Monday, January 18, 2010

Wacky Weekends

For some ungodly reason, the weekends screw me up royally. I stay up until 2 or 3, sleep in until 12 or 1 and rarely make it to the gym. Plus, I eat junk...albeit it's all-natural, chemical and preservative-free junk, but it's still junk and empty calories. I love my fiance to death but he's a bad influence. We stay up late watching movies and talking because of our lack of time spent together during the week. It's just not a good situation on the weekends, when it comes to my fitness and diet at least.

I ate out twice this weekend, more than I have in the past 2 months. WTF? I was also allergic to the gym and decided to spend my time watching a Little People Big World marathon today, among other things. I did attempt Week 5, Day 3 of the Couch to 5k but failed miserably, so we just won't go into that...

I'm glad to have the time off (especially this weekend...a 3 day-er!) but I was just so unmotivated and that seems to be a trend on the weekends. I need to work on this, fo shiz. I didn't get anything constructive accomplished this weekend. I wanted to finish The New Rules of Lifting for Women, but I'm only about halfway through and I haven't gotten to the workout plans yet...something I wanted to start this week.

There is a chance of a new job on the horizon...a job that will suck up more time than my current one so I might have to face working out in the mornings. Something I have always wanted to do but have not been successful with thus far. We'll see though.

Happy Fitness everyone!

Thursday, January 14, 2010

Introductions are in order

Hello fellow losers (of weight, that is) and fitness fanatic wannabes. My name is Jules and I'm on a journey to lose weight and probably some insecurities along the way also. I tower over toddlers, standing just a hair above 5 feet tall and I weigh an astonishing 180.8lbs. My, oh my, it hurts just typing it, let alone seeing it on the scale!

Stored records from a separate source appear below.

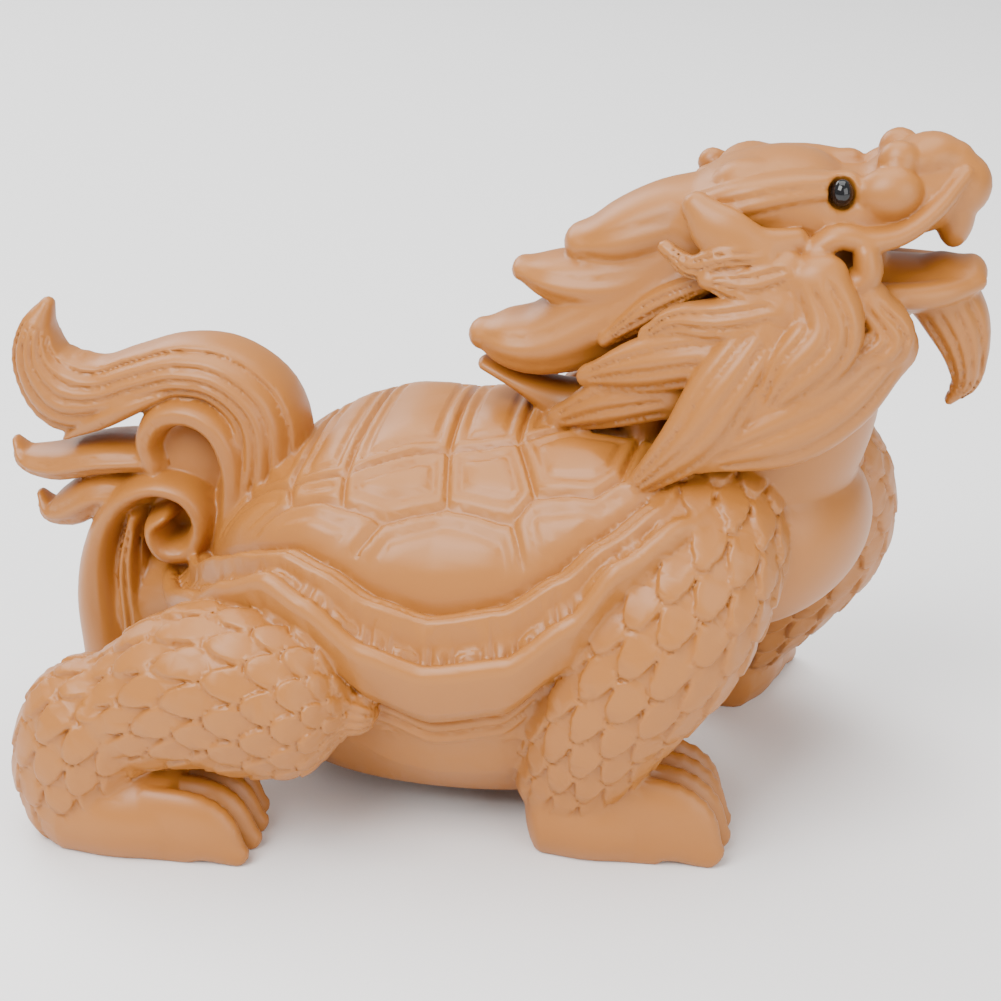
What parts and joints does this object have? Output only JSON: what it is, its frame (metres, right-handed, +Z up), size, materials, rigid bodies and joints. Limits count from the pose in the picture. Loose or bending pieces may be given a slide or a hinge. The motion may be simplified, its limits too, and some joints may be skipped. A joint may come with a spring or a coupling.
{
  "type": "dragon turtle figure",
  "caption": "Carved wooden dragon turtle standing on scaled legs, with a scuted shell, flowing mane, horn, flame tail and inlaid black eyes.",
  "frame": {"origin": "on the ground under the middle of the figure's outline", "axes": "+X towards the head, +Y towards the figure's left side, +Z up"},
  "size_m": [0.1264, 0.0768, 0.0887],
  "materials": {
    "boxwood": "satin, oiled and polished",
    "black_bead": "polished"
  },
  "bodies": {
    "root": {"carved_dragon_turtle": "boxwood", "eye_right": "black_bead", "eye_left": "black_bead"}
  },
  "joints": []
}
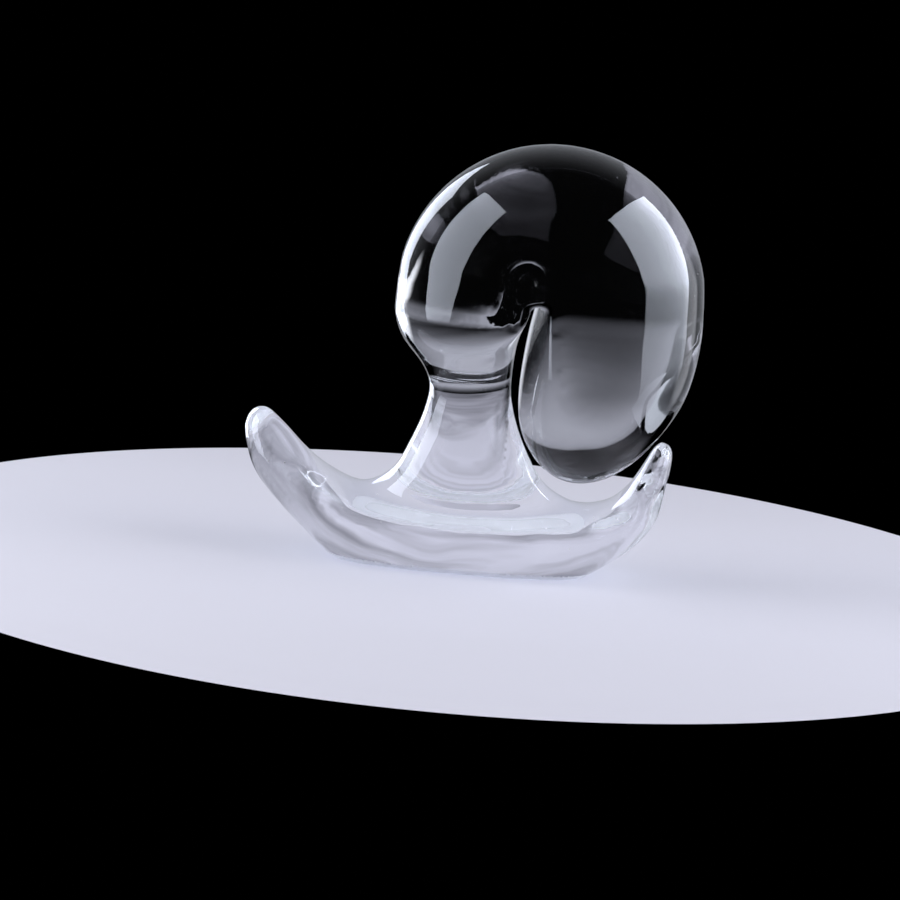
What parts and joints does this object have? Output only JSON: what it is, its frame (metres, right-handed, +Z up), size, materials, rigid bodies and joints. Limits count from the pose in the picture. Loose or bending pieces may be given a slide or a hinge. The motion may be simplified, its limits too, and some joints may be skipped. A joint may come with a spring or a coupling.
{
  "type": "crystal ball",
  "caption": "Hand-held form of solid clear glass: a fat bulb bent over a short round neck, on a rocker-shaped foot with two upturned horns and a ground flat underneath.",
  "frame": {"origin": "on the neck's axis, in the ground face under the foot", "axes": "+Z up along the neck, +X along the foot from horn to horn, towards the side that the bulb bends over; -Y is the side that the hanging lobe leans towards"},
  "size_m": [0.1175, 0.0642, 0.1138],
  "materials": {
    "glass": "clear colourless solid glass, fire polished, with a ground flat underneath"
  },
  "bodies": {
    "root": {"bulb": "glass", "neck": "glass", "foot": "glass"}
  },
  "joints": []
}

2010 will be my year. I do not want to wear a size 14 anymore and I want to feel comfortable in my own skin. I never thought I'd let myself get to this point, but alas, I have and now it's up to me to do something about it. I am (or more accurrately, was) a three sport varsity athlete in high school. I started playing sports when I was old enough to run around. I always had kind of a stocky build and used it to my advantage. My legs are powerful and I was once told that I was built like a "brick shit-house." Thank you, Grandpa. Now, thanks to college (see laziness, beer, pizza and ice cream) I'm more like a wobbly tree-house with a LOT of fluffy insulation.

I don't really have a goal weight in mind. Right now, my big goal is to lose inches, body fat, gain muscle and cardiovascular stamina. I'm currently on Week 5 of the Couch to 5K running plan and I am set to finish in 4 short weeks. I also just picked up a copy of Lou Schuler's book; The New Weightlifting Rules for Women: Lift Like a Man, Look Like a Goddess. I plan on starting this soon and will post more about it once I read through it. I've already been doing some weight training, thanks to my wonderful and built fiance.


So, there you have it, my very first blog post. I'm sure I'll have thousands lining up to "watch" my epic transformation from lazy-ass to fit-ass (but still keeping intact my smart-ass).